→ **Exercise description**
Please restate, exactly as written, the lines running from the beginning of the material through the line that has "return path + [crossings[-1], (last, 0)]" in it.

→ **Data block**
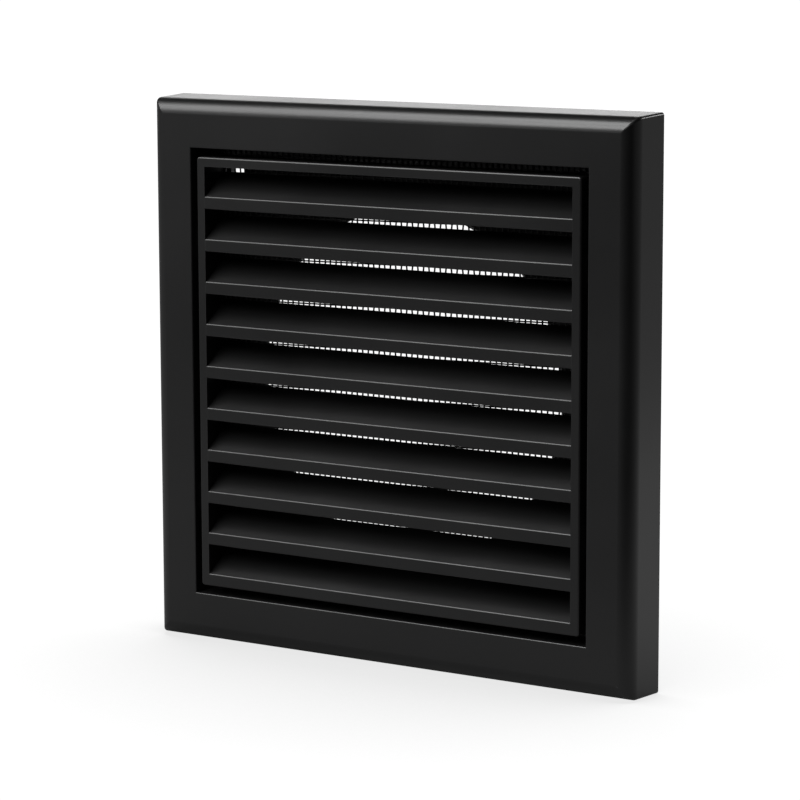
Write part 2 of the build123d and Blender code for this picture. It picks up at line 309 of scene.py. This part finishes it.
def span(start, along, reach):
    """How far along a strand enters and leaves the square sheet."""
    first, last = -math.inf, math.inf
    for axis in (0, 2):
        ends = sorted((sign * reach - start[axis]) / along[axis] for sign in (-1, 1))
        first, last = max(first, ends[0]), min(last, ends[1])
    return first, last


def turn_between(a, b):
    """The cross product of two directions in the sheet."""
    return a.x * b.z - a.z * b.x


def strand_path(start, along, ends, parity, others, swing):
    """Distance along a strand and height: peaks at the crossings, level halfway between.

    A crossing nearer to an end of the strand than its thickness is left out.
    """
    first, last = ends
    crossings = [(turn_between(other - start, direction) / turn_between(along, direction),
                  swing if (number + parity) % 2 else -swing)
                 for number, other, direction in others]
    crossings = sorted(crossing for crossing in crossings
                       if first + STRAND_THICKNESS < crossing[0] < last - STRAND_THICKNESS)
    if not crossings:
        return []
    path = [(first, 0)]
    for crossing, following in zip(crossings, crossings[1:]):
        path += [crossing, ((crossing[0] + following[0]) / 2, 0)]
    return path + [crossings[-1], (last, 0)]


def strand(work, start, along, path, width):
    """One strand of flattened section along its path."""
    across = Vector((along.z, 0, -along.x))
    rings = []
    for distance, height in path:
        middle = start + along * distance + Vector((0, height, 0))
        ring = []
        for corner in range(STRAND_SIDES):
            turn = 2 * math.pi * corner / STRAND_SIDES
            aside = across * (width / 2 * math.cos(turn))
            deep = Vector((0, STRAND_THICKNESS / 2 * math.sin(turn), 0))
            ring.append(work.verts.new(middle + aside + deep))
        rings.append(ring)
    for a, b in zip(rings, rings[1:]):
        for i in range(STRAND_SIDES):
            j = (i + 1) % STRAND_SIDES
            work.faces.new((a[i], a[j], b[j], b[i]))
    work.faces.new(rings[0][::-1])
    work.faces.new(rings[-1])


screen = weave()
screen.data.materials.append(SCREEN)
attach(screen, "louvre_panel")
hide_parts("fly_screen")


# ---- studio ----------------------------------------------------------------------------
FLOOR_HALF = 30.0
FLOOR_WHITE = 1.06               # overexposed paper, as the camera sees it
FLOOR_SHADE = 0.80               # the paper's painted shadow around the object, at its darkest
FLOOR_OPEN = 0.5                 # how open to the light the paper is where its painted shadow is darkest
# how far the object's painted shadow reaches across the paper
FLOOR_SHADOW_REACH = 0.16
# What the object reflects of the same paper, with painted light: sides that glow brighter over
# a distance, as (direction, (start, end), level), and painted pools of light, as (middle, level).
PAINTED_LIGHT_SIDES = [((-0.94, 0.34, 0), (0.0, 0.35), 0.23),
               ((0.54, 0.84, 0), (0.15, 0.7), 0.28)]
PAINTED_LIGHT_PATCHES = [((0.18, 0.17), 0.54), ((-0.16, -0.16), 0.28)]
PAINTED_LIGHT_FADE = (0.06, 0.4)         # distances from a painted pool of light's middle
# how far the painted shade near the object reaches, dimming the painted light
PAINTED_SHADE_REACH = 0.06
WHITE = (1, 1, 1, 1)
ROOM = 0.02                      # what reflections see of the room
AMBIENT = 0.04                   # and how much it lights matt surfaces

# Name, azimuth and elevation in degrees, distance, (width, height), radiance.
SOFTBOXES = [("key_low", 320, 14, 1.8, (1.0, 0.5), 1.1),
             ("key_middle", 310, 34, 1.8, (1.3, 0.6), 5.2),
             ("key_high", 325, 56, 1.8, (1.3, 0.7), 7.0),
             ("key_front", 345, 34, 1.8, (0.9, 0.7), 6.9),
             ("overhead", 300, 80, 1.8, (1.2, 1.2), 0.4),
             ("back_low", 212, 6, 2.6, (2.6, 0.55), 2.5),
             ("back_high", 212, 20, 2.6, (2.0, 0.6), 1.2),
             ("back_right", 152, 20, 2.6, (0.8, 0.5), 8.0)]


def shade(nodes, reach):
    """How open to the light a place is, from 0 to 1."""
    node = nodes.new("ShaderNodeAmbientOcclusion")
    node.inputs["Distance"].default_value = reach
    return node.outputs["AO"]


def painted_light_patch(nodes, link, place, middle, level):
    """A painted round pool of light on the paper, which fades out with distance."""
    distance = nodes.new("ShaderNodeVectorMath")
    distance.operation = "DISTANCE"
    distance.inputs[1].default_value = (*middle, cad_low[2])
    link(place, distance.inputs[0])
    return remap(nodes, link, distance.outputs["Value"], PAINTED_LIGHT_FADE, (level, 0.0), smooth=True)


def painted_light_side(nodes, link, place, direction, distances, level):
    """Painted light: paper that glows brighter in one direction."""
    reach = nodes.new("ShaderNodeVectorMath")
    reach.operation = "DOT_PRODUCT"
    reach.inputs[1].default_value = direction
    link(place, reach.inputs[0])
    return remap(nodes, link, reach.outputs["Value"], distances, (0.0, level), smooth=True)


def glow(nodes, link, strength):
    """A surface that gives off white light of a varied strength."""
    emission = nodes.new("ShaderNodeEmission")
    link(strength, emission.inputs["Strength"])
    return emission.outputs["Emission"]


def floor_paper():
    """White paper with a painted soft shadow to the camera; reflections see painted uneven light on
    it, with painted shade near the object.
    """
    material, nodes, link, output = node_material("floor_paper")
    place = nodes.new("ShaderNodeTexCoord").outputs["Object"]
    terms = [painted_light_side(nodes, link, place, *setting) for setting in PAINTED_LIGHT_SIDES]
    terms += [painted_light_patch(nodes, link, place, *setting) for setting in PAINTED_LIGHT_PATCHES]
    total = terms[0]
    for term in terms[1:]:
        total = maths(nodes, link, "ADD", total, term)
    # painted light on the paper, dimmed by painted shade near the object
    painted_light = maths(nodes, link, "MULTIPLY", total, shade(nodes, PAINTED_SHADE_REACH))
    # the paper as the camera sees it, with the object's soft shadow painted in from how open each
    # place is
    seen = remap(nodes, link, shade(nodes, FLOOR_SHADOW_REACH), (FLOOR_OPEN, 1.0),
                 (FLOOR_SHADE, FLOOR_WHITE))

    path = nodes.new("ShaderNodeLightPath")
    choose = nodes.new("ShaderNodeMixShader")
    link(path.outputs["Is Camera Ray"], choose.inputs[0])
    link(glow(nodes, link, painted_light), choose.inputs[1])
    link(glow(nodes, link, seen), choose.inputs[2])
    link(choose.outputs["Shader"], output.inputs["Surface"])
    return material


def make_floor():
    """A large sheet of paper under the object."""
    z = cad_low[2]
    mesh = bpy.data.meshes.new("floor")
    mesh.from_pydata([(-FLOOR_HALF, -FLOOR_HALF, z), (FLOOR_HALF, -FLOOR_HALF, z),
                      (FLOOR_HALF, FLOOR_HALF, z), (-FLOOR_HALF, FLOOR_HALF, z)],
                     [], [(0, 1, 2, 3)])
    mesh.materials.append(floor_paper())
    new_object("floor", mesh)


def softbox(name, azimuth, elevation, distance, size, radiance):
    """A rectangular light that faces the object."""
    light = bpy.data.lights.new(name, "AREA")
    light.shape = "RECTANGLE"
    light.size, light.size_y = size
    light.energy = radiance * math.pi * size[0] * size[1]
    lamp = bpy.data.objects.new(name, light)
    away = outward(azimuth, elevation)
    lamp.location = away * distance
    lamp.rotation_euler = (-away).to_track_quat("-Z", "Y").to_euler()
    lamp.visible_camera = False
    bpy.context.scene.collection.objects.link(lamp)


def make_world():
    """White paper to the camera, and a dark room around the object."""
    world = bpy.data.worlds.new("studio")
    world.use_nodes = True
    nodes = world.node_tree.nodes
    link = world.node_tree.links.new
    room = nodes["Background"]
    room.name = "room"
    ambient = nodes.new("ShaderNodeBackground")
    ambient.name = "ambient"
    paper = nodes.new("ShaderNodeBackground")
    for background, level in ((room, ROOM), (ambient, AMBIENT), (paper, FLOOR_WHITE)):
        background.inputs["Color"].default_value = WHITE
        background.inputs["Strength"].default_value = level
    path = nodes.new("ShaderNodeLightPath")
    matt = nodes.new("ShaderNodeMixShader")
    seen = nodes.new("ShaderNodeMixShader")
    link(path.outputs["Is Diffuse Ray"], matt.inputs[0])
    link(room.outputs["Background"], matt.inputs[1])
    link(ambient.outputs["Background"], matt.inputs[2])
    link(path.outputs["Is Camera Ray"], seen.inputs[0])
    link(matt.outputs["Shader"], seen.inputs[1])
    link(paper.outputs["Background"], seen.inputs[2])
    link(seen.outputs["Shader"], nodes["World Output"].inputs["Surface"])
    bpy.context.scene.world = world


CAMERA_AZIMUTH = 32.4            # degrees from the front towards the object's right
CAMERA_ELEVATION = 9.15
CAMERA_ROLL = -0.15
CAMERA_DISTANCE = 0.866
CAMERA_LENS = 144.6
CAMERA_SENSOR = 36.0
AIM_OFFSET = Vector((0.0056, 0, -0.00206))    # from the middle of the front face


def make_camera():
    """The camera, aimed a little off the middle of the object's front face."""
    front_middle = Vector(((cad_low[0] + cad_high[0]) / 2, cad_low[1],
                           (cad_low[2] + cad_high[2]) / 2))
    away = outward(CAMERA_AZIMUTH, CAMERA_ELEVATION)
    camera = bpy.data.objects.new("camera", bpy.data.cameras.new("camera"))
    camera.data.lens = CAMERA_LENS
    camera.data.sensor_width = CAMERA_SENSOR
    turn = (-away).to_track_quat("-Z", "Y").to_matrix().to_4x4()
    place = Matrix.Translation(front_middle + AIM_OFFSET + away * CAMERA_DISTANCE)
    camera.matrix_world = place @ turn @ Matrix.Rotation(math.radians(CAMERA_ROLL), 4, "Z")
    bpy.context.scene.collection.objects.link(camera)
    bpy.context.scene.camera = camera


make_floor()
for setting in SOFTBOXES:
    softbox(*setting)
make_world()
make_camera()
bpy.context.scene.view_settings.view_transform = "Standard"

→ **Written solution**
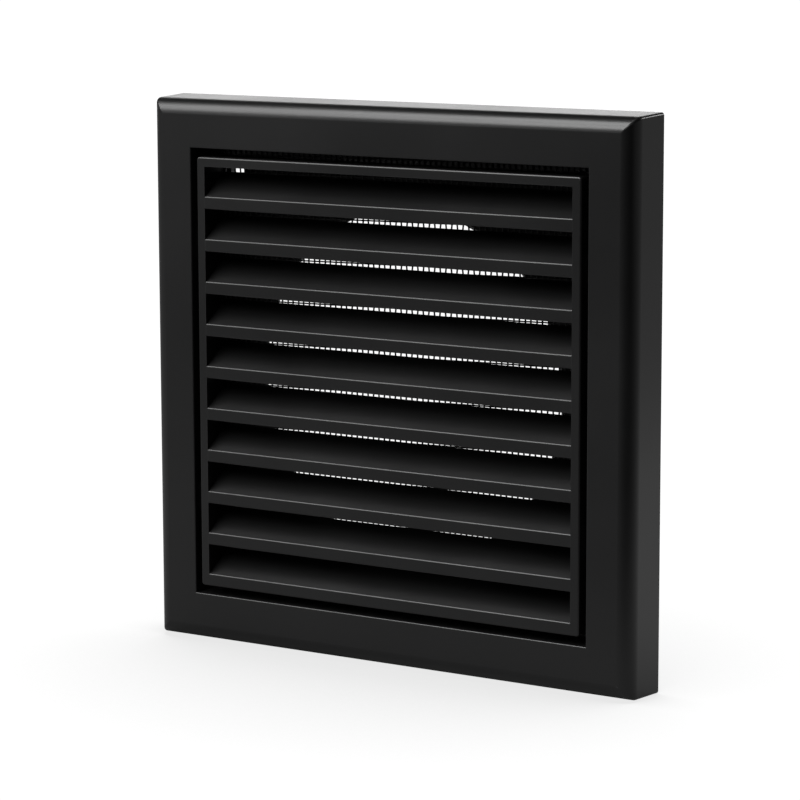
Write part 2 of the build123d and Blender code for this picture. It picks up at line 309 of scene.py. This part finishes it.
def span(start, along, reach):
    """How far along a strand enters and leaves the square sheet."""
    first, last = -math.inf, math.inf
    for axis in (0, 2):
        ends = sorted((sign * reach - start[axis]) / along[axis] for sign in (-1, 1))
        first, last = max(first, ends[0]), min(last, ends[1])
    return first, last


def turn_between(a, b):
    """The cross product of two directions in the sheet."""
    return a.x * b.z - a.z * b.x


def strand_path(start, along, ends, parity, others, swing):
    """Distance along a strand and height: peaks at the crossings, level halfway between.

    A crossing nearer to an end of the strand than its thickness is left out.
    """
    first, last = ends
    crossings = [(turn_between(other - start, direction) / turn_between(along, direction),
                  swing if (number + parity) % 2 else -swing)
                 for number, other, direction in others]
    crossings = sorted(crossing for crossing in crossings
                       if first + STRAND_THICKNESS < crossing[0] < last - STRAND_THICKNESS)
    if not crossings:
        return []
    path = [(first, 0)]
    for crossing, following in zip(crossings, crossings[1:]):
        path += [crossing, ((crossing[0] + following[0]) / 2, 0)]
    return path + [crossings[-1], (last, 0)]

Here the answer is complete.